Man... I might be forgetting some things and I am sorry the email is all over the place but the last week has been insane. They gave me a little extra time this week to email. 

You can just add this to the email if you want. It occurs to me I did not answer your questions. So Vizag is probably the safest area in the mission and we can wear our tags wherever we go. It is in Coimbatore and Bangalore that we don't wear tags because of the RSS or the Hindu group that is against christian missionaries because they think we are converting people. Converting to them is paying people to convert to christianity. So for the sake of safety we aren't converting people in India ;)

The Gibsons are from the same place President is from, Tempe Arizona. President actually grew up with them in his stake. Bangalore is probably the coolest, temperature wise (not cool wise ;)), place in the whole mission so long sleeve at night wasn't too bad for him. 
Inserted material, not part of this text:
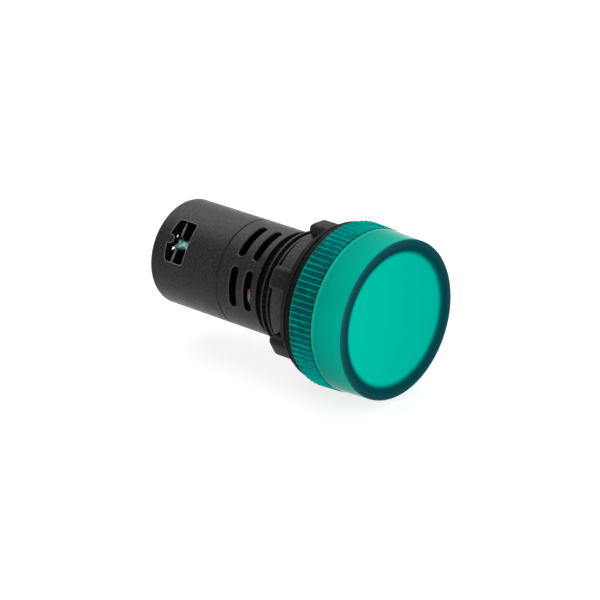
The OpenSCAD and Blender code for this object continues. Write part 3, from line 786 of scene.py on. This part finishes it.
front_body = merged_copy("front_housing", "front_body", flatten_ridges)
finish_faces(front_body, housing_finishes, housing_side)
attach(front_body, "lamp")
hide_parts("front_housing")

rear_body = merged_copy("rear_housing", "rear_body")
finish_faces(rear_body, housing_finishes, housing_side)
# the window's lip carries the painted highlight
lip = lip_along(rear_body, "window_lip", WINDOW_START, WINDOW_END, 0.075 * MM, window_edge_highlight)
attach(lip, "lamp")
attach(rear_body, "lamp")
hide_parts("rear_housing")

thread = grown("neck_thread", thread_ridge(), turns=6.6, pitch=1.4 * MM,
               root_radius=ROOT_R - 0.1 * MM, ridge_height=1.55 * MM, root_width=0.7 * MM,
               crest_width=0.42 * MM, first_angle=-0.546, rear_end=10.2 * MM,
               finish=body_black)
smooth_over(thread.data, 35)
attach(thread, "lamp")


# ---------- terminals and resistor behind the openings ----------

def turn_to_window(piece):
    """Turns a piece made at the top of the body round to the wire window."""
    piece.data.transform(Matrix.Rotation(-WINDOW_TURN, 4, "Y"))


WASHER_TOP, WASHER_FACE = 6.9 * MM, 35.35 * MM
WASHER_NEAR, WASHER_FAR = 1.1 * MM, 4.4 * MM  # the pressed edge's two ends, from the web
# near-white strips on the washers' front edges paint their highlight
washer_painted_highlight = moulded("washer edge catching light", (0.82, 0.95, 0.98), 0.3)
for side, name in ((-1, "left"), (1, "right")):
    x_low, x_high = sorted((side * WASHER_NEAR, side * WASHER_FAR))
    strip = boxed("washer_edge_" + name, (x_low, WASHER_FACE - 0.02 * MM, WASHER_TOP - 0.4 * MM),
                  (x_high, WASHER_FACE + 0.2 * MM, WASHER_TOP + 0.03 * MM))
    bevelled(strip, 0.06 * MM, 2)
    strip.data.materials.append(washer_painted_highlight)
    turn_to_window(strip)
    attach(strip, "washer_" + name)

RESISTOR_X, RESISTOR_Z, RESISTOR_R = -4.75 * MM, 3.05 * MM, 1.72 * MM
WIRE_HALF = 0.25 * MM


def resistor_profile():
    """Two swelled ends with a slimmer waist between them."""
    length = RESISTOR_END - RESISTOR_START
    half = [(0, 0), (1.3 * MM, 0), (1.6 * MM, 0.12 * MM), (RESISTOR_R, 0.45 * MM),
            (RESISTOR_R, 1.3 * MM), (1.62 * MM, 1.8 * MM)]
    return [(r, y, 0) for r, y in half] + [(r, length - y, 0) for r, y in half[::-1]]


resistor = turned_shell("banded_resistor", resistor_profile(), 48)
resistor.data.materials.append(lilac_lacquer)
resistor.data.transform(Matrix.Translation((RESISTOR_X, RESISTOR_START, RESISTOR_Z)))
turn_to_window(resistor)
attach(resistor, "lamp")
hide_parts("dropper_resistor")

tinned = plated("tinned wire", (0.6, 0.6, 0.6), 0.3)
x_low, x_high = RESISTOR_X - WIRE_HALF, RESISTOR_X + WIRE_HALF
for name, y_low, y_high, bend_y in (("rear_lead", 17.8 * MM, 18.75 * MM, 18.6 * MM),
                                    ("front_lead", 10.25 * MM, 11.2 * MM, 10.4 * MM)):
    lead = boxed(name, (x_low, y_low, RESISTOR_Z - WIRE_HALF),
                 (x_high, y_high, RESISTOR_Z + WIRE_HALF))
    leg = boxed(name + "_leg", (x_low, bend_y - WIRE_HALF, 1.2 * MM),
                (x_high, bend_y + WIRE_HALF, 3.0 * MM))
    for wire in (lead, leg):
        bevelled(wire, 0.17 * MM, 3)
        wire.data.materials.append(tinned)
        turn_to_window(wire)
        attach(wire, "lamp")


# ---------- stage, light and camera ----------

def floor(level):
    """A pale floor, 4 m square."""
    mesh = bpy.data.meshes.new("floor")
    mesh.from_pydata([(-2, -2, level), (2, -2, level), (2, 2, level), (-2, 2, level)],
                     [], [(0, 1, 2, 3)])
    f = Finish("pale floor")
    tone = f.steps(f.grain(60, 2.0), (DIM, (0.28, 0.28, 0.28)), (BRIGHT, (0.3, 0.3, 0.3)))
    f.set(Base_Color=tone, Roughness=0.8, Specular_IOR_Level=0.1,
          Emission_Color=(1, 1, 1), Emission_Strength=0.78)
    mesh.materials.append(f.material)
    placed("floor", mesh)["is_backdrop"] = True


def softbox(name, place, aim, size, power):
    """A soft rectangular light, turned towards a point."""
    light = bpy.data.lights.new(name, "AREA")
    light.shape = "RECTANGLE"
    light.size, light.size_y = size
    light.energy = power
    lamp = placed(name, light)
    lamp.location = place
    lamp.rotation_euler = (Vector(aim) - Vector(place)).to_track_quat("-Z", "Y").to_euler()


floor(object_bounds()[0][2] - 0.2 * MM)

world = bpy.data.worlds.new("studio")
bpy.context.scene.world = world
world.use_nodes = True
world.node_tree.nodes["Background"].inputs["Color"].default_value = (1, 1, 1, 1)
world.node_tree.nodes["Background"].inputs["Strength"].default_value = 1.0

middle = (0, 0.013, 0)
softbox("key", (0.2, 0.45, 0.65), middle, (0.9, 0.5), 3.6)
softbox("front", (0.15, -0.9, 0.25), middle, (0.5, 0.4), 1.2)

camera_data = bpy.data.cameras.new("camera")
camera_data.lens = 193.71
camera_data.sensor_width = 36.0
camera_data.clip_start = 0.01
camera_data.clip_end = 20.0
camera = placed("camera", camera_data)
towards_camera = Vector((-0.6827, -0.6329, 0.36518)).normalized()
camera.location = (-0.40201, -0.36272, 0.21268)
camera.rotation_euler = towards_camera.to_track_quat("Z", "Y").to_euler()
bpy.context.scene.camera = camera
bpy.context.scene.view_settings.view_transform = "Standard"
Essentially the reason customs was easy for me is because I let the officer do most of the talking. I didn't try to explain anything that was beyond him which I think the couple missionaries got too deep into it. Our visas are just a rare sight because they are marked with an M and some officers aren't used to seeing it. So my visa was processed with the batch that came before me so my visa actually expires on 7/11/2020, a month before my mission ends, so there is a high probability that I will only be serving a 23 month mission, but don't get your hopes too high. 
--
Elder Williams

Weed #5 - India - Arrival!

This is just a quick email to let you know I got here alright. I cruised through security and customs a lot easier than the senior couple with me did. It was a pretty long flight overall but it was also pretty empty so I got a whole middle row of 4 seats to lay down on. So we do not wear our tags here in Bangalore for safety. The driving here is very reminiscent of the Philippines so I think President was a little surprised that things here did not really surprise me. So today I am getting orientated and Tomorrow I will head to my area and I will email you next P-day!